*** TASK INPUTS ***
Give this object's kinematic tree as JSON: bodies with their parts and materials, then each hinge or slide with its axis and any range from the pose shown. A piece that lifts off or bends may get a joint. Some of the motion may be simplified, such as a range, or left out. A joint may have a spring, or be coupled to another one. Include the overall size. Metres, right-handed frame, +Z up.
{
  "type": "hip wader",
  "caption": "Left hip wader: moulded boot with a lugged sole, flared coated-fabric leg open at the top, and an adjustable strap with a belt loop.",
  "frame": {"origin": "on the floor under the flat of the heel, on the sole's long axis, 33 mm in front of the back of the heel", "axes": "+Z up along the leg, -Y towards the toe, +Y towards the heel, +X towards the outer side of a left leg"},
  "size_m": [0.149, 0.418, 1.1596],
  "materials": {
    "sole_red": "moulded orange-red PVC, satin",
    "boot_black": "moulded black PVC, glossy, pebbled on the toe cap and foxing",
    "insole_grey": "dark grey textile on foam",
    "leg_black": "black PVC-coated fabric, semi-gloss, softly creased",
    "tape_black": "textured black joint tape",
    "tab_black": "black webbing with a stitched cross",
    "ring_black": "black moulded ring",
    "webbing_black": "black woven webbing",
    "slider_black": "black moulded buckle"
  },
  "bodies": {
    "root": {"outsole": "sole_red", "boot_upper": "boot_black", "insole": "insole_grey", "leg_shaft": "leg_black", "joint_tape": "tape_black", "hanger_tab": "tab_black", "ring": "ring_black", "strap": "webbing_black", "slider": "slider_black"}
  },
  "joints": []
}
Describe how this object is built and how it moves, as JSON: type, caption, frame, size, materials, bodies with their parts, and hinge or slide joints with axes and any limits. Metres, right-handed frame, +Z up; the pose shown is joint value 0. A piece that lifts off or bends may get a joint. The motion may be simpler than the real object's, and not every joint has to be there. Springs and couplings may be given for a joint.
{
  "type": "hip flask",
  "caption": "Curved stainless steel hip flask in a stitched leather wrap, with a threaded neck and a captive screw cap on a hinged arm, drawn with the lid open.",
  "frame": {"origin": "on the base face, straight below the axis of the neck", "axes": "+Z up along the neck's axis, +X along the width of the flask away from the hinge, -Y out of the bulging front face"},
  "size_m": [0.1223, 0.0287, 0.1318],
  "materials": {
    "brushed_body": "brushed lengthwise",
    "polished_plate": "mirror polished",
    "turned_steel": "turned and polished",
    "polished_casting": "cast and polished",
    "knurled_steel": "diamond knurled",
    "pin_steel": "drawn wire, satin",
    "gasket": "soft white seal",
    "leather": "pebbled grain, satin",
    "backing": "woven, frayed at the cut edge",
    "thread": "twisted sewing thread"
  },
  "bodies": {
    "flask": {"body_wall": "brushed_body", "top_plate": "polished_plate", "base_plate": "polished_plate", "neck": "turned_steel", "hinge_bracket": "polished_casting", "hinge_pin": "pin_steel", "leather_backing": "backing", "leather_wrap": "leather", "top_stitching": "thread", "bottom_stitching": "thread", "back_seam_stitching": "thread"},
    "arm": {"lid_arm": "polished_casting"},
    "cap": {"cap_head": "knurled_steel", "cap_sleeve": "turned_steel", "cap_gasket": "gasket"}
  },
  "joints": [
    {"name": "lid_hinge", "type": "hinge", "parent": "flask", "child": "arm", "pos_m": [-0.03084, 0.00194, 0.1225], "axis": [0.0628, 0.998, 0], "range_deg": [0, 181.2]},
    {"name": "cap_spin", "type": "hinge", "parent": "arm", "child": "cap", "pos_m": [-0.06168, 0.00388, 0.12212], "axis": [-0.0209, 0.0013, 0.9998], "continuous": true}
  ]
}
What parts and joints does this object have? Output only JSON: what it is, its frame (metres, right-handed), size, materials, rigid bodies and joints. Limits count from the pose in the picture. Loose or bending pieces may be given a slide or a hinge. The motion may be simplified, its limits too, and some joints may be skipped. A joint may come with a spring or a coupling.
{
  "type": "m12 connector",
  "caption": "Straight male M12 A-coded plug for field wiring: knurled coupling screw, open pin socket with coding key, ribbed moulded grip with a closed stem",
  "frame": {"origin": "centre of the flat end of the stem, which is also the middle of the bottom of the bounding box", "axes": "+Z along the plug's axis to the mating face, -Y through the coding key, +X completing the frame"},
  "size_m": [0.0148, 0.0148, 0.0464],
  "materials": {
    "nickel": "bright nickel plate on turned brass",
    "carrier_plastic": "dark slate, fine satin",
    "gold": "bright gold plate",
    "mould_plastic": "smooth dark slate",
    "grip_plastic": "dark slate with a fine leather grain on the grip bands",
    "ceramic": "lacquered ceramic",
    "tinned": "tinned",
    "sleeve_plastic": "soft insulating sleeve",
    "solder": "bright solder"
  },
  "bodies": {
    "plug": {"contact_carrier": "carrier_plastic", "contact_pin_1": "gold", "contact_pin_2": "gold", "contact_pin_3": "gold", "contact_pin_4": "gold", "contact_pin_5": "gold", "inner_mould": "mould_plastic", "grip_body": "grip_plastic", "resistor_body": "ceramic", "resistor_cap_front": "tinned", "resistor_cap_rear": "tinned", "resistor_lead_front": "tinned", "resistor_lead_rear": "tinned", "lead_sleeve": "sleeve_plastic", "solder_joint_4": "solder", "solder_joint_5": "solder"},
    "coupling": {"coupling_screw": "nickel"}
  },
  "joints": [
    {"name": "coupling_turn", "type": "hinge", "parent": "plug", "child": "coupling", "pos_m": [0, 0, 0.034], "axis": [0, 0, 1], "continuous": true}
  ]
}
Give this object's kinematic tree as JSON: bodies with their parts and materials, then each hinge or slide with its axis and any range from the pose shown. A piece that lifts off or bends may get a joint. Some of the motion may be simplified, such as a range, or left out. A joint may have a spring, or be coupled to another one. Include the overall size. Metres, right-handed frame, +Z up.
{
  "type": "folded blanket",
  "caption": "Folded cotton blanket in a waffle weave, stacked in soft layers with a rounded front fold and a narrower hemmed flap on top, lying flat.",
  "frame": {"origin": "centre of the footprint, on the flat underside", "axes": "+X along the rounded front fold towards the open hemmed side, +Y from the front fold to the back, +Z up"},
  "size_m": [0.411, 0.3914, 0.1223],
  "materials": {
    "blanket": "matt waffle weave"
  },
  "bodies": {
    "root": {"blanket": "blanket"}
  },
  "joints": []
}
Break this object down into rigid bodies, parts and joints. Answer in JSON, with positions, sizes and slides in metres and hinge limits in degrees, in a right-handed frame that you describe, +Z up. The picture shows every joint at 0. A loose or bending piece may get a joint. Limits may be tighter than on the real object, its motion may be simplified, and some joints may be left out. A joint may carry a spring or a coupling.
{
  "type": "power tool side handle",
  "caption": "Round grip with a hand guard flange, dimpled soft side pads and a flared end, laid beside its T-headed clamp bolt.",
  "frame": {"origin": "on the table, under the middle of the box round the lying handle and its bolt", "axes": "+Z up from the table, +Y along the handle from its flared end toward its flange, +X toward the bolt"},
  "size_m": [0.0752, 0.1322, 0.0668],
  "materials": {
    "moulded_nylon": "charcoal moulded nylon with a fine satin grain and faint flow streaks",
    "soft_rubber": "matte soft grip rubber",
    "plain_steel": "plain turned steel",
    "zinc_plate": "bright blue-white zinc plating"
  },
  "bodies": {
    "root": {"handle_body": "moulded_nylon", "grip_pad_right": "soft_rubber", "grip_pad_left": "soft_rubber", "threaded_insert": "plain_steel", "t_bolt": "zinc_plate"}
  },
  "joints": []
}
***
— EXERCISE INSTRUCTIONS —
Return the material in full, exactly as shown.

— FINISHED ANSWER —
Give this object's kinematic tree as JSON: bodies with their parts and materials, then each hinge or slide with its axis and any range from the pose shown. A piece that lifts off or bends may get a joint. Some of the motion may be simplified, such as a range, or left out. A joint may have a spring, or be coupled to another one. Include the overall size. Metres, right-handed frame, +Z up.
{
  "type": "hip wader",
  "caption": "Left hip wader: moulded boot with a lugged sole, flared coated-fabric leg open at the top, and an adjustable strap with a belt loop.",
  "frame": {"origin": "on the floor under the flat of the heel, on the sole's long axis, 33 mm in front of the back of the heel", "axes": "+Z up along the leg, -Y towards the toe, +Y towards the heel, +X towards the outer side of a left leg"},
  "size_m": [0.149, 0.418, 1.1596],
  "materials": {
    "sole_red": "moulded orange-red PVC, satin",
    "boot_black": "moulded black PVC, glossy, pebbled on the toe cap and foxing",
    "insole_grey": "dark grey textile on foam",
    "leg_black": "black PVC-coated fabric, semi-gloss, softly creased",
    "tape_black": "textured black joint tape",
    "tab_black": "black webbing with a stitched cross",
    "ring_black": "black moulded ring",
    "webbing_black": "black woven webbing",
    "slider_black": "black moulded buckle"
  },
  "bodies": {
    "root": {"outsole": "sole_red", "boot_upper": "boot_black", "insole": "insole_grey", "leg_shaft": "leg_black", "joint_tape": "tape_black", "hanger_tab": "tab_black", "ring": "ring_black", "strap": "webbing_black", "slider": "slider_black"}
  },
  "joints": []
}
Describe how this object is built and how it moves, as JSON: type, caption, frame, size, materials, bodies with their parts, and hinge or slide joints with axes and any limits. Metres, right-handed frame, +Z up; the pose shown is joint value 0. A piece that lifts off or bends may get a joint. The motion may be simpler than the real object's, and not every joint has to be there. Springs and couplings may be given for a joint.
{
  "type": "hip flask",
  "caption": "Curved stainless steel hip flask in a stitched leather wrap, with a threaded neck and a captive screw cap on a hinged arm, drawn with the lid open.",
  "frame": {"origin": "on the base face, straight below the axis of the neck", "axes": "+Z up along the neck's axis, +X along the width of the flask away from the hinge, -Y out of the bulging front face"},
  "size_m": [0.1223, 0.0287, 0.1318],
  "materials": {
    "brushed_body": "brushed lengthwise",
    "polished_plate": "mirror polished",
    "turned_steel": "turned and polished",
    "polished_casting": "cast and polished",
    "knurled_steel": "diamond knurled",
    "pin_steel": "drawn wire, satin",
    "gasket": "soft white seal",
    "leather": "pebbled grain, satin",
    "backing": "woven, frayed at the cut edge",
    "thread": "twisted sewing thread"
  },
  "bodies": {
    "flask": {"body_wall": "brushed_body", "top_plate": "polished_plate", "base_plate": "polished_plate", "neck": "turned_steel", "hinge_bracket": "polished_casting", "hinge_pin": "pin_steel", "leather_backing": "backing", "leather_wrap": "leather", "top_stitching": "thread", "bottom_stitching": "thread", "back_seam_stitching": "thread"},
    "arm": {"lid_arm": "polished_casting"},
    "cap": {"cap_head": "knurled_steel", "cap_sleeve": "turned_steel", "cap_gasket": "gasket"}
  },
  "joints": [
    {"name": "lid_hinge", "type": "hinge", "parent": "flask", "child": "arm", "pos_m": [-0.03084, 0.00194, 0.1225], "axis": [0.0628, 0.998, 0], "range_deg": [0, 181.2]},
    {"name": "cap_spin", "type": "hinge", "parent": "arm", "child": "cap", "pos_m": [-0.06168, 0.00388, 0.12212], "axis": [-0.0209, 0.0013, 0.9998], "continuous": true}
  ]
}
What parts and joints does this object have? Output only JSON: what it is, its frame (metres, right-handed), size, materials, rigid bodies and joints. Limits count from the pose in the picture. Loose or bending pieces may be given a slide or a hinge. The motion may be simplified, its limits too, and some joints may be skipped. A joint may come with a spring or a coupling.
{
  "type": "m12 connector",
  "caption": "Straight male M12 A-coded plug for field wiring: knurled coupling screw, open pin socket with coding key, ribbed moulded grip with a closed stem",
  "frame": {"origin": "centre of the flat end of the stem, which is also the middle of the bottom of the bounding box", "axes": "+Z along the plug's axis to the mating face, -Y through the coding key, +X completing the frame"},
  "size_m": [0.0148, 0.0148, 0.0464],
  "materials": {
    "nickel": "bright nickel plate on turned brass",
    "carrier_plastic": "dark slate, fine satin",
    "gold": "bright gold plate",
    "mould_plastic": "smooth dark slate",
    "grip_plastic": "dark slate with a fine leather grain on the grip bands",
    "ceramic": "lacquered ceramic",
    "tinned": "tinned",
    "sleeve_plastic": "soft insulating sleeve",
    "solder": "bright solder"
  },
  "bodies": {
    "plug": {"contact_carrier": "carrier_plastic", "contact_pin_1": "gold", "contact_pin_2": "gold", "contact_pin_3": "gold", "contact_pin_4": "gold", "contact_pin_5": "gold", "inner_mould": "mould_plastic", "grip_body": "grip_plastic", "resistor_body": "ceramic", "resistor_cap_front": "tinned", "resistor_cap_rear": "tinned", "resistor_lead_front": "tinned", "resistor_lead_rear": "tinned", "lead_sleeve": "sleeve_plastic", "solder_joint_4": "solder", "solder_joint_5": "solder"},
    "coupling": {"coupling_screw": "nickel"}
  },
  "joints": [
    {"name": "coupling_turn", "type": "hinge", "parent": "plug", "child": "coupling", "pos_m": [0, 0, 0.034], "axis": [0, 0, 1], "continuous": true}
  ]
}
Give this object's kinematic tree as JSON: bodies with their parts and materials, then each hinge or slide with its axis and any range from the pose shown. A piece that lifts off or bends may get a joint. Some of the motion may be simplified, such as a range, or left out. A joint may have a spring, or be coupled to another one. Include the overall size. Metres, right-handed frame, +Z up.
{
  "type": "folded blanket",
  "caption": "Folded cotton blanket in a waffle weave, stacked in soft layers with a rounded front fold and a narrower hemmed flap on top, lying flat.",
  "frame": {"origin": "centre of the footprint, on the flat underside", "axes": "+X along the rounded front fold towards the open hemmed side, +Y from the front fold to the back, +Z up"},
  "size_m": [0.411, 0.3914, 0.1223],
  "materials": {
    "blanket": "matt waffle weave"
  },
  "bodies": {
    "root": {"blanket": "blanket"}
  },
  "joints": []
}
Break this object down into rigid bodies, parts and joints. Answer in JSON, with positions, sizes and slides in metres and hinge limits in degrees, in a right-handed frame that you describe, +Z up. The picture shows every joint at 0. A loose or bending piece may get a joint. Limits may be tighter than on the real object, its motion may be simplified, and some joints may be left out. A joint may carry a spring or a coupling.
{
  "type": "power tool side handle",
  "caption": "Round grip with a hand guard flange, dimpled soft side pads and a flared end, laid beside its T-headed clamp bolt.",
  "frame": {"origin": "on the table, under the middle of the box round the lying handle and its bolt", "axes": "+Z up from the table, +Y along the handle from its flared end toward its flange, +X toward the bolt"},
  "size_m": [0.0752, 0.1322, 0.0668],
  "materials": {
    "moulded_nylon": "charcoal moulded nylon with a fine satin grain and faint flow streaks",
    "soft_rubber": "matte soft grip rubber",
    "plain_steel": "plain turned steel",
    "zinc_plate": "bright blue-white zinc plating"
  },
  "bodies": {
    "root": {"handle_body": "moulded_nylon", "grip_pad_right": "soft_rubber", "grip_pad_left": "soft_rubber", "threaded_insert": "plain_steel", "t_bolt": "zinc_plate"}
  },
  "joints": []
}